Where is Home?

by Lupin Pooter

Seth comes by eventually, after calling several times from various locations on the streets nearby. “Did you say Lloyd?” he asks. Morris Avenue, I repeat for the fifth or sixth time. How does this guy function, I am beginning to wonder. How does he get anywhere?

He arrives looking more appealing than I remembered. His hair plugs are less noticeable, his hair having been tossed by the wind, and his grin of dentures actually triggers my own smile in return. “Well hello,” I say. “I was beginning to wonder if you'd make it.”

“I was on my way the whole time,” he says.

We are both 53 and this is the first time I've gotten past a third date with anyone from Match. Seth is different. I'm not sure why. My therapist said, “Well, maybe you'll be good for each other. You both have to accept that you are recovering, or in recovery. His is different from yours, but still.”

She had diagnosed me with PTSD but kept going back to her concern about my prior diagnosis of pre-menstrual dysphoric disorder, and whether I shouldn't have a consultation with an OB/GYN along with seeing her, to see if hormone treatment might help. I explained to her that I had been on the pill, a bunch of different versions of it, and they just made me worse, but she kept insisting that medicine might be more advanced now, that there might be more options.

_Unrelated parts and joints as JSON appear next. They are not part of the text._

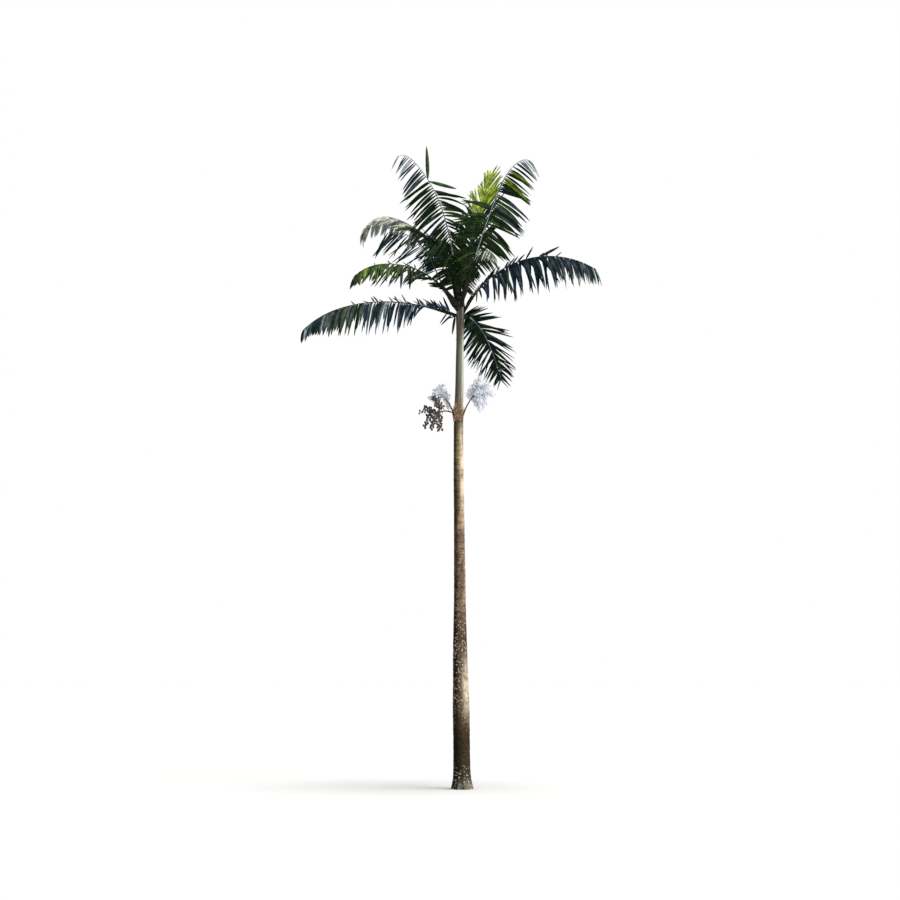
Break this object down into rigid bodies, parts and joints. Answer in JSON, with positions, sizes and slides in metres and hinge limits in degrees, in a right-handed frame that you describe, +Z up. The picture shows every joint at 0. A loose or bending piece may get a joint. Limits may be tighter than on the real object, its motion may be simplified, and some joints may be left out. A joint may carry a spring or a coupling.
{
  "type": "montgomery palm",
  "caption": "Tall slender feather palm: ringed trunk flaring at the foot, smooth green crownshaft, arching fronds, an unopened spear leaf, a fruit cluster and pale flower panicles.",
  "frame": {"origin": "middle of the flat cut under the trunk, at ground level", "axes": "+Z up along the trunk, +X to the right and -Y toward the viewer of the picture"},
  "size_m": [4.6922, 2.9589, 9.8929],
  "materials": {
    "bark": "dull grey-brown bark with fine rings and pale lichen",
    "sheath": "smooth satin grey-green leaf sheath",
    "leaf": "glossy dark green leaf",
    "young_leaf": "satin yellow-green leaf",
    "fruit": "dull dark olive-brown fruit on brown stalks",
    "blossom": "matt pale cream and lilac-grey flower twigs"
  },
  "bodies": {
    "root": {"trunk": "bark", "crownshaft": "sheath", "spear_leaf": "young_leaf", "fruit_cluster": "fruit", "flower_panicle_left": "blossom", "flower_panicle_right": "blossom", "frond_1": "leaf", "frond_2": "leaf", "frond_3": "leaf", "frond_3_end": "leaf", "frond_4": "leaf", "frond_4_end": "leaf", "frond_5": "leaf", "frond_6": "leaf", "frond_6_end": "leaf", "frond_7": "leaf", "frond_7_end": "leaf", "frond_8": "young_leaf", "frond_9": "leaf", "frond_9_end": "leaf", "frond_10": "leaf", "frond_10_end": "leaf", "frond_11": "leaf", "frond_11_end": "leaf"}
  },
  "joints": []
}
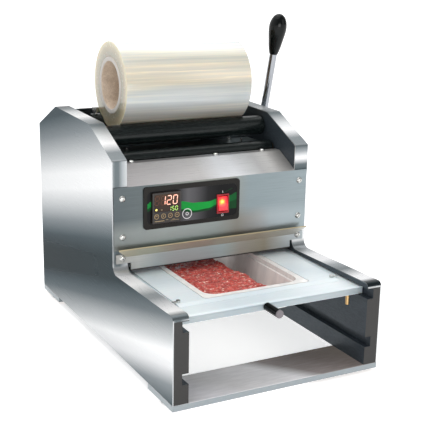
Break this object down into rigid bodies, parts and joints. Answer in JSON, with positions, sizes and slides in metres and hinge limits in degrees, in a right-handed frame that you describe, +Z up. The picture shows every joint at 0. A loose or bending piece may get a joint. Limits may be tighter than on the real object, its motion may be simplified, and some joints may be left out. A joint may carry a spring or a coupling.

On our first date, I asked Seth whether he would be able to resist, if there was a big pile of cocaine on the table in front of us. “Are you kidding?” he said. “Absolutely not.”

I wasn't surprised by his answer, but I was surprised by what he did next. He leaned forward and touched the creased corners of my eyes, almost like he was fitting me for glasses. “I could get those taken care of,” he said. “See? I had mine done.”

I studied the corners of his eyes and noticed they had an odd puffiness to them, but no creases or wrinkles whatsoever. “Just so I understand, are you offering to pay for me to have plastic surgery on our first date?” I asked.

“Just a little nip and tuck,” he said. “This guy is fantastic, I'm telling you.” He laughed then and added, "That's my middle-aged Jewish guy impression. You're welcome."

Tonight I decide it is time for Seth to see that I am also real. His recent jokes have been focused on how I am some kind of “Save the Whales” type. That is as far as he could get with understanding my description of being a development consultant.

“I have PTSD,” I say, with odd clarity, after he makes me pasta marinara with seafood.

He raises his eyebrows, his rust hair shifting slightly on his forehead. “Really? What, were you like driving a tank in Iraq or something?”

“Yeah, that's right. I drove a tank,” I say.

After dinner we go to Marcelle's, a new rooftop place on the East Side. After his third gin and tonic, Seth puts his face down on the granite bar. “Is it time to go home yet?” he says. “And by the way, where is home?”

He stays with me in my studio apartment tonight, and when I get up to have a cigarette on the porch, he calls out that he misses me. When I come back in, he pulls me on top of him and says something about wanting a girlfriend, not an automaton. “My wife was very stepford wives-ish,” he says. “You're not like that. You're real.”